Phyllis-- Thanks for the suggestion. I think I will try to get in contact with her. I'll keep you updated if anything does get figured out.

Tany said...

Thank you so much for sharing this beautiful dress!

I Like Stuff said...

God, to be able to sew like that would be a dream come true...and it's so true that older garments are infinitely better made. I just got a bunch of my grandmother's old dresses that she made for herself in the 40s, and the attention to detail is fantastic! The bottons are all covered, the seams are bound, everything is immaculate! Yay for quality!

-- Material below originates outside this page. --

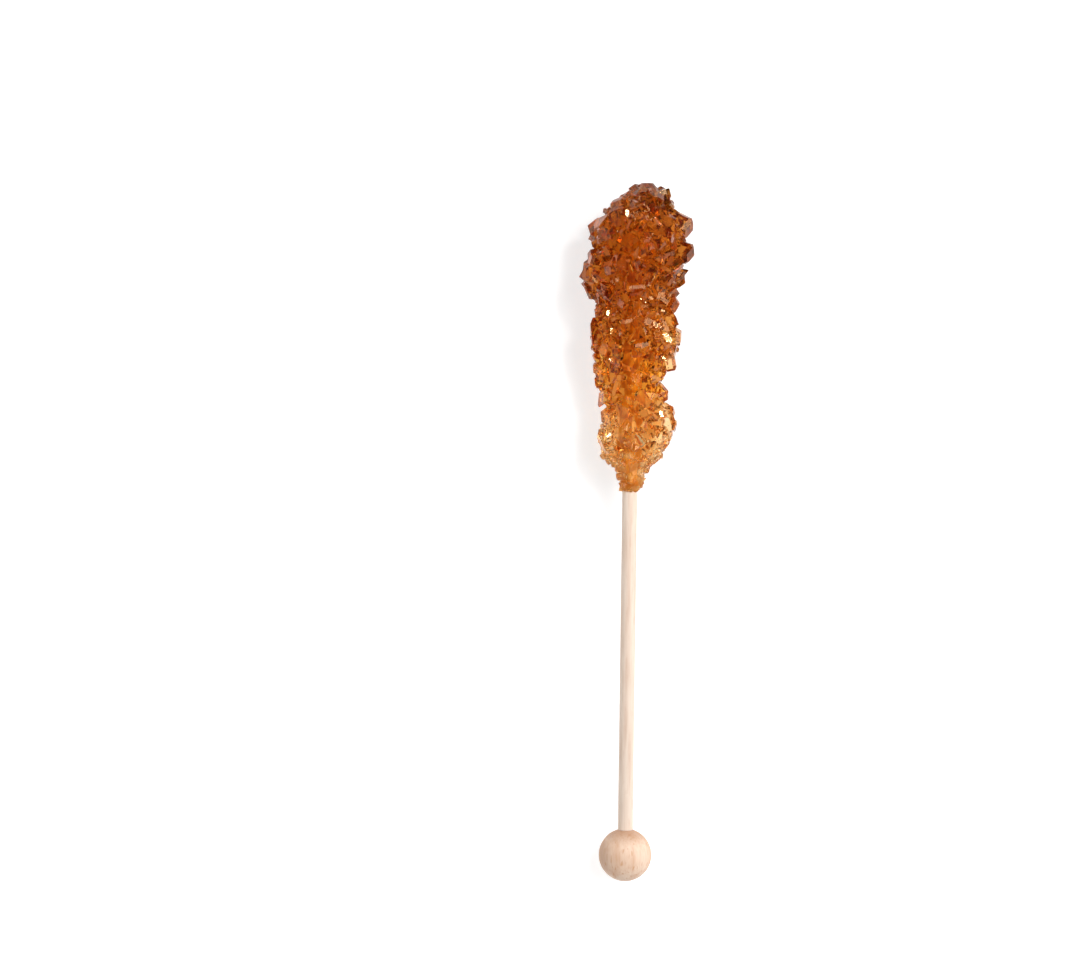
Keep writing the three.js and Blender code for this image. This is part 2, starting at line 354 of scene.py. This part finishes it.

Véronica & sa trousse à couture said...

So many sophisticated details for an otherwise simple dress ! This is definitely what can differentiate couture garments. It would be interesting to compare with a recent chanel garment to see the differences in construction. Thanks for sharing these nice images.

Anonymous said...

If the seams that are clipped are on selvage edges, they are clipped so that the selvages won't pull tighter than the surrounding fabric. This is always done in drapery panels & works for garments, too.

Carol in Denver

Anonymous said...

I love it ! Very creative ! That's actually really cool Thanks.

1835-B said...

What a detailed dress! I can't imagine anyone today making themselves a dress like that.

Plus, a lot of sewing patterns are "dumbed" down with their sewing construction.

The chain stitch that you mention is also called a "swing tack"...that's what my instructors call it. They're fun to make, we do it by hand.